The second poor habit I saw was that the Lone Star beaters do not seem to have an understanding of when to use the ball. Texas’ beaters understand the rhythm of the game and sense when a scoring play is developing. They recognize when it is time to risk a full-out, high-speed beat. From my viewing, the Longhorns saved at least three goals by having an intuitive understanding of when beats are the last line of defense. Lone Star beaters, in contrast, seem to beat at their own convenience, trusting that their chasers will hold off a goal until they can recover the bludger and get back on defense.

The third and perhaps most important flaw in Lone Star’s beating is that the beaters rarely work with the chasers, or even each other, to regain control. Against the Longhorn, Lone Star’s beaters were often seen attempting to individually tackle or beat their way into regaining control while Texas’ beaters protected each other and timed their beats in line with their chasers.

I still believe Lone Star is the best team in the sport, and that is an incredibly scary thought considering the potential for growth I see in the squad’s beating game. If only Lone Star could loan out its beaters to a Northeast team–a region where I believe beaters are overly relied upon for defense. Then they would become truly unstoppable.

– Kyle Jeon

“The Hardest Hitting Chaser in the League”
Aryan Hit

A Deep Analysis
Two seasons ago, Texas won the World Cup by being the best team in the world by , well, a Texas-sized margin. Last season, the Longhorns won the World Cup by being the last team standing when the dust settled. Basically, they out-depth-ed everyone.

Yet, somehow, even though Texas returned much of the same roster they had last season, we collectively decided to pass the title of deepest team onto Lone Star. While it is far too early to say that doing so was wrong, it may, in fact, have been a bit premature.

Lone Star lost Teller before the tournament and Tyler Sessions during, in addition to having Eric Willroth all but debilitated by illness.  It is hard to say that the injuries affected the result of this semifinal, after all, Lone Star is incredibly deep, but it couldn’t have helped.

Texas, meanwhile, was without Monroe, for what we can only assume is due to him no longer attending the school. Yet, just as they did when their old guard–a group that now largely plays for Lone Star–graduated two years ago, the Longhorns played with a chip on their shoulder. They showed that just because their names do not get circle-jerked over in quidditch analysis circles, doesn’t mean they cannot outplay the best team in the country.

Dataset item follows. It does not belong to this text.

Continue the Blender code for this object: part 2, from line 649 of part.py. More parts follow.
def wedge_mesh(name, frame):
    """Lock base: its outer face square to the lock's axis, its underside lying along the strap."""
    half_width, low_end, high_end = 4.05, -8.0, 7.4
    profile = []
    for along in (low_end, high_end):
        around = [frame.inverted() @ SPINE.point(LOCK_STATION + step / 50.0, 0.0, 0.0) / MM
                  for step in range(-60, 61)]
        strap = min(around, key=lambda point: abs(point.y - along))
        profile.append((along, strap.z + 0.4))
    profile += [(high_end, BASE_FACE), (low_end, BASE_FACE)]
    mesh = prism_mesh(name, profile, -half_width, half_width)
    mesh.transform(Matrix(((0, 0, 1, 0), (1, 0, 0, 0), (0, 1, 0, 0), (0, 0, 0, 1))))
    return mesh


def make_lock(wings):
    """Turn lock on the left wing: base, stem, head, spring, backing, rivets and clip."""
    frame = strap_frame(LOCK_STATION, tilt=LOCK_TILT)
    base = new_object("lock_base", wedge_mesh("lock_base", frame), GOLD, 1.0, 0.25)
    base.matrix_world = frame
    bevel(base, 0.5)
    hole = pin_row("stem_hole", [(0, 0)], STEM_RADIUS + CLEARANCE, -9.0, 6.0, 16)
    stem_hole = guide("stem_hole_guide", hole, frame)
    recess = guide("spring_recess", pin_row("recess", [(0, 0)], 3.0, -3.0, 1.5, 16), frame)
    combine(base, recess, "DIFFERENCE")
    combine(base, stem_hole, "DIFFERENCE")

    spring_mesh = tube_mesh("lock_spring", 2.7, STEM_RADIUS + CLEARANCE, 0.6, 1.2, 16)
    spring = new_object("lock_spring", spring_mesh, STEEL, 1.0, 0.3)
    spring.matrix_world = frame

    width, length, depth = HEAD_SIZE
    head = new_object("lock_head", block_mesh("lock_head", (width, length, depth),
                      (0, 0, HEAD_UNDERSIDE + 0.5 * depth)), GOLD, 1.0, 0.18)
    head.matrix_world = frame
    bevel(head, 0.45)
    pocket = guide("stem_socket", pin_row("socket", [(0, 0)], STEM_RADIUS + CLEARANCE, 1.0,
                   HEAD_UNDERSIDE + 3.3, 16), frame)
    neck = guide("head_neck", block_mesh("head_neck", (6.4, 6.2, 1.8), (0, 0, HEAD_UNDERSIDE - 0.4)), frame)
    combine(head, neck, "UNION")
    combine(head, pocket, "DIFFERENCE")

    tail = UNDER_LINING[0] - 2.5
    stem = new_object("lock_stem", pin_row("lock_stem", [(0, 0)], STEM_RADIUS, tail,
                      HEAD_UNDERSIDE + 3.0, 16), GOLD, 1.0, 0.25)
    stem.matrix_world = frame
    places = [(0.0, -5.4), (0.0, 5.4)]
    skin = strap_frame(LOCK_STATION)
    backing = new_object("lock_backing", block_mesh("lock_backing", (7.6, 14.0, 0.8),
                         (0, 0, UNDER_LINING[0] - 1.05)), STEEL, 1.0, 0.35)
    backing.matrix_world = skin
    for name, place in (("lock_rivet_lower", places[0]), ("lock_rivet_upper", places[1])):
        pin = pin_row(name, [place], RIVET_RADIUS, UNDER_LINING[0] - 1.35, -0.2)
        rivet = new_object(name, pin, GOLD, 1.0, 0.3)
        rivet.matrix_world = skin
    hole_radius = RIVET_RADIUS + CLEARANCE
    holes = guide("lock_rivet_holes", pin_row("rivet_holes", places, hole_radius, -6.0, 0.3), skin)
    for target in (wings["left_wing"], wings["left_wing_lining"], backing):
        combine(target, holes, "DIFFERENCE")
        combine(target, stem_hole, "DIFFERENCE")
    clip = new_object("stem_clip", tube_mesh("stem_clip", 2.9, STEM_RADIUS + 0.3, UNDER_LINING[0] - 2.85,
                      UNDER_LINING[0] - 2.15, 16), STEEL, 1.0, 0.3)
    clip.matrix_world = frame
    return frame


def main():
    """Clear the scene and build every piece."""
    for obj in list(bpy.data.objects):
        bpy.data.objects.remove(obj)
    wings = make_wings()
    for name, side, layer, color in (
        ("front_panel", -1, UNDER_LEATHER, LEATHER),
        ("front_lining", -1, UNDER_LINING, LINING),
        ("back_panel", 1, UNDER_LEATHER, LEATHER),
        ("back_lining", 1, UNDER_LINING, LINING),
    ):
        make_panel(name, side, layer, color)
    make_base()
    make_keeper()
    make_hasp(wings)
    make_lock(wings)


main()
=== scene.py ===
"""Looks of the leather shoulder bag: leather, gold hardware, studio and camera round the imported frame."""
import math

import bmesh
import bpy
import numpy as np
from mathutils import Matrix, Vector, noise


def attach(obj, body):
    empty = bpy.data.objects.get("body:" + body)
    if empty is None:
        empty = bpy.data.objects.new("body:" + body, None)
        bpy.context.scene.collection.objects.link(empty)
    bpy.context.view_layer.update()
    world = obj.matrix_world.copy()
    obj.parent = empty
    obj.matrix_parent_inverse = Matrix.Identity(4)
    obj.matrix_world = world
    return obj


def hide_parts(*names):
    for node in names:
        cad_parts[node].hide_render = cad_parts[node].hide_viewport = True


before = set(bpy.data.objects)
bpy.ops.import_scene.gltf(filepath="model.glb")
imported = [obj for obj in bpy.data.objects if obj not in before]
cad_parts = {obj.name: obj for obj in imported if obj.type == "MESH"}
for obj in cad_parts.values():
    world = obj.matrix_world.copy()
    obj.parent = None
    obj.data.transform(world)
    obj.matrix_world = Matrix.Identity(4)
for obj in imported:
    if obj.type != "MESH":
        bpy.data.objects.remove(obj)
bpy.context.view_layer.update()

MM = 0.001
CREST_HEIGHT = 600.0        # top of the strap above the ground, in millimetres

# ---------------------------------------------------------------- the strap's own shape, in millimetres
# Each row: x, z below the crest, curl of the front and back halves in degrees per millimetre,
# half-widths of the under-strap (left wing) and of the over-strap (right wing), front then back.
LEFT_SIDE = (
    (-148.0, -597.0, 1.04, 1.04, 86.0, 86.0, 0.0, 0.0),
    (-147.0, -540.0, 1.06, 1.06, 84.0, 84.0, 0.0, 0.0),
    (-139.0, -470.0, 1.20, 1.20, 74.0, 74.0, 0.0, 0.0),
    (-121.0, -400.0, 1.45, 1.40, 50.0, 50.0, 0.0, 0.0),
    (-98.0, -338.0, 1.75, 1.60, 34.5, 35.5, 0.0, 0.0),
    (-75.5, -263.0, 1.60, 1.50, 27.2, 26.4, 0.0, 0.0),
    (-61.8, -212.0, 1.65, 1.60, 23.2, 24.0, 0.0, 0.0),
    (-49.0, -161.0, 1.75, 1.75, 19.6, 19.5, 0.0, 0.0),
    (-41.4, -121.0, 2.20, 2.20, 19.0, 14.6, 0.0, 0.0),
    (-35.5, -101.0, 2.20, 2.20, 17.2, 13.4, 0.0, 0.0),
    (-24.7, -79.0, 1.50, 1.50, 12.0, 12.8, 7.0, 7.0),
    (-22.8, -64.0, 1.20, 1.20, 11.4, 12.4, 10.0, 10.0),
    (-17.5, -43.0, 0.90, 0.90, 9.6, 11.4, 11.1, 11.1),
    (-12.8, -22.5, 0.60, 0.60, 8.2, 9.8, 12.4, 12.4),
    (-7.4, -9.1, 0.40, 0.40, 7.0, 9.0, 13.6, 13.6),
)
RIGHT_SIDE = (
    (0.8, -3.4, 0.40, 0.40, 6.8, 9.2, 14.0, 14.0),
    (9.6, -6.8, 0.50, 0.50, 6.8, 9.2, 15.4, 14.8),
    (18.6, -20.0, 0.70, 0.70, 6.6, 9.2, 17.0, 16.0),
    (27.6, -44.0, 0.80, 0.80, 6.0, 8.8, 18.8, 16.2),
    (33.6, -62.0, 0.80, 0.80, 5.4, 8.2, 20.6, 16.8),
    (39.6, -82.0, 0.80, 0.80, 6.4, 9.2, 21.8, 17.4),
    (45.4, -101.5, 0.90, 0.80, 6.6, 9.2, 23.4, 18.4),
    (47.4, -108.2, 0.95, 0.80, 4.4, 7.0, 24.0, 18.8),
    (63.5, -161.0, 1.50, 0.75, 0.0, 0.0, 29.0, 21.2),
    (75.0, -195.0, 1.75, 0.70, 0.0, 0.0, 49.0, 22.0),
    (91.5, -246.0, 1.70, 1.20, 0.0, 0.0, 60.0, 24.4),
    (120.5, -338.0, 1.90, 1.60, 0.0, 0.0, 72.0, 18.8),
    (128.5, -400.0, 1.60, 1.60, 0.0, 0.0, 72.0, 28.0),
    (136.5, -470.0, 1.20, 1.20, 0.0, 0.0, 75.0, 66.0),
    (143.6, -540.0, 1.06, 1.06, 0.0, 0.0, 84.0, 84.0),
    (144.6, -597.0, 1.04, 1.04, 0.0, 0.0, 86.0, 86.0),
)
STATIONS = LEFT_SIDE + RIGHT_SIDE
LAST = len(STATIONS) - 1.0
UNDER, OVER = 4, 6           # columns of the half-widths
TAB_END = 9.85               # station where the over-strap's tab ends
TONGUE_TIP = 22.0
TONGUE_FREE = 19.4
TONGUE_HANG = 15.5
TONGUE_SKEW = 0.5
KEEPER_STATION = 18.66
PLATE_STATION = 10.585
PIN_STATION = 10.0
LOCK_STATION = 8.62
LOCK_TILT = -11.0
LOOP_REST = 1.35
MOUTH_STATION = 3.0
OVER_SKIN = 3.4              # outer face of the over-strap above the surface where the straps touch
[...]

Depth is inherently an impossible thing to judge based on one game, but it is going to be an imperative factor given the World Cup’s new Swiss format. The title may come down, once again, to the last man standing. And you can bet both of these teams will be ready for the dog fight.

– Ethan Sturm

Monstrous Revelations for a Monstrous Showdown
I must admit, I was a little disappointed when Twitter informed me that Texas knocked off the last undefeated team in the country this past weekend. This is a season defined by two strong World Cup favorites: one being a team stacked with the best graduated players in the strongest region and the other being the two-time defending champion. Texas has already proven to be the best program of all time, with its two championships being worth a good deal more than Middlebury College’s five in terms of historical value.

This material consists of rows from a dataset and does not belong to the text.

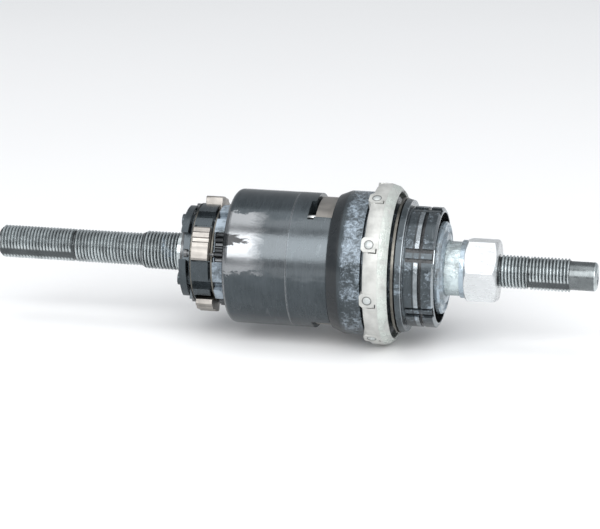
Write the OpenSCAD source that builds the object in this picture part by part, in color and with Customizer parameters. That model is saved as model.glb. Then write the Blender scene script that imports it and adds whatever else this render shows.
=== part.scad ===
// Internal unit of a three-speed geared bicycle hub.
// World frame: axle along Y, drive side towards -Y, +Z up, origin half way along the axle.
// Every piece is drawn with its axis on z, drive side up, and then laid down by along_axle().

/* [Axle] */
// Length of the whole axle
axle_len = 176; // [172:1:180]
// Radius of the axle thread at its crests
thread_r = 4.7625; // [4.7:0.0125:4.8]
// Radius of the thick thread that carries the left cone
cone_thread_r = 5.5; // [5.45:0.05:5.5]
// Distance from the axle's axis to each wrench flat
axle_flat = 4.17; // [4:0.01:4.5]
// Radius of the bore for the shift rod
rod_bore_r = 2.2; // [2:0.1:2.3]

/* [Gears] */
// Gear module
gear_module = 0.65; // [0.65:0.05:0.65]
// Teeth on the sun gear
sun_teeth = 16; // [16:4:16]
// Teeth on each planet gear
planet_teeth = 14; // [14:2:14]
// Pressure angle of the teeth
pressure_angle = 25; // [20:1:25]
// Thinning of each tooth flank for backlash, at the pitch circle
backlash = 0.05; // [0.04:0.01:0.07]

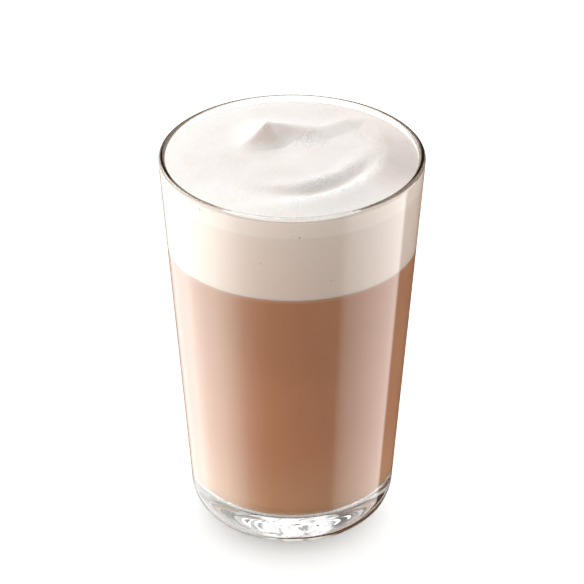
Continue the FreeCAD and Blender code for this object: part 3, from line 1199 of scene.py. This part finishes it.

The historian in me wonders, what would a third prove? It would be akin to Tom Brady winning a fifth Super Bowl before he retires. It would end any debate about who is the greatest of all time. But I like the debate. On the other hand, Lone Star completing an undefeated season would be a fantastic chapter in our sport’s history book. It would be the first time that would have happened since World Cup IV, an era five years behind us when many teams played their only competitive games of the year at the finals.

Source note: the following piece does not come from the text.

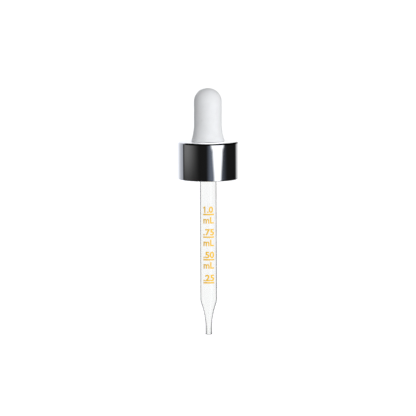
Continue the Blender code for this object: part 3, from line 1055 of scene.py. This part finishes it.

Texas’ defeat of Lone Star rewrote the storylines for this season. They are now Godzilla and Mothra. Austin is their new Tokyo, and the screaming humans and buildings they crush in their duel are the other Southwest players and the teams they previously worked so hard to build.

Here’s the kicker: This wasn’t even a surprise.

Texas played Lone Star extremely close in their only other matchup this season. While Lone Star has shown the ability to crush Baylor University, it has yet to do the same to Texas. And in Lone Star’s most recent game against Baylor, the snitch entered the pitch to a 60-60 tie. The feeling of Lone Star being invincible was probably exaggerated in quidditch nation by a surprising victory of Texas State over Texas at Lone Star Cup that was inconveniently followed by a blowout of Texas State by Lone Star.

With this result, the ever-so-faint ray of parity shining down on this quidditch season is just a little bit brighter. Suddenly, there is hope for other teams to be a David against true Goliaths. I sincerely believe that no team other than Baylor or Texas can defeat Lone Star. But it is not going to be easy for the community team to get past either of those university squads.

Texas State, especially, must be hoping that Lone Star gets knocked out by someone else. Lone Star has been a dominant 3-0 against the Bobcats this season. Meanwhile, Texas and Texas State appear to be a dead even match in their two games.

But could a team like University of Maryland do more than threaten to defeat Texas, as they did in World Cup VII? It is hard to say for sure, but what we do know is that, no matter who wins, we will look back at Alamo Cup as a turning point in the 2014-15 season. Whether it is the tournament that opens the door for a new champion, the one that strengthens Lone Star’s resolve or the one that propels Texas to a third straight crown, it will not be forgotten.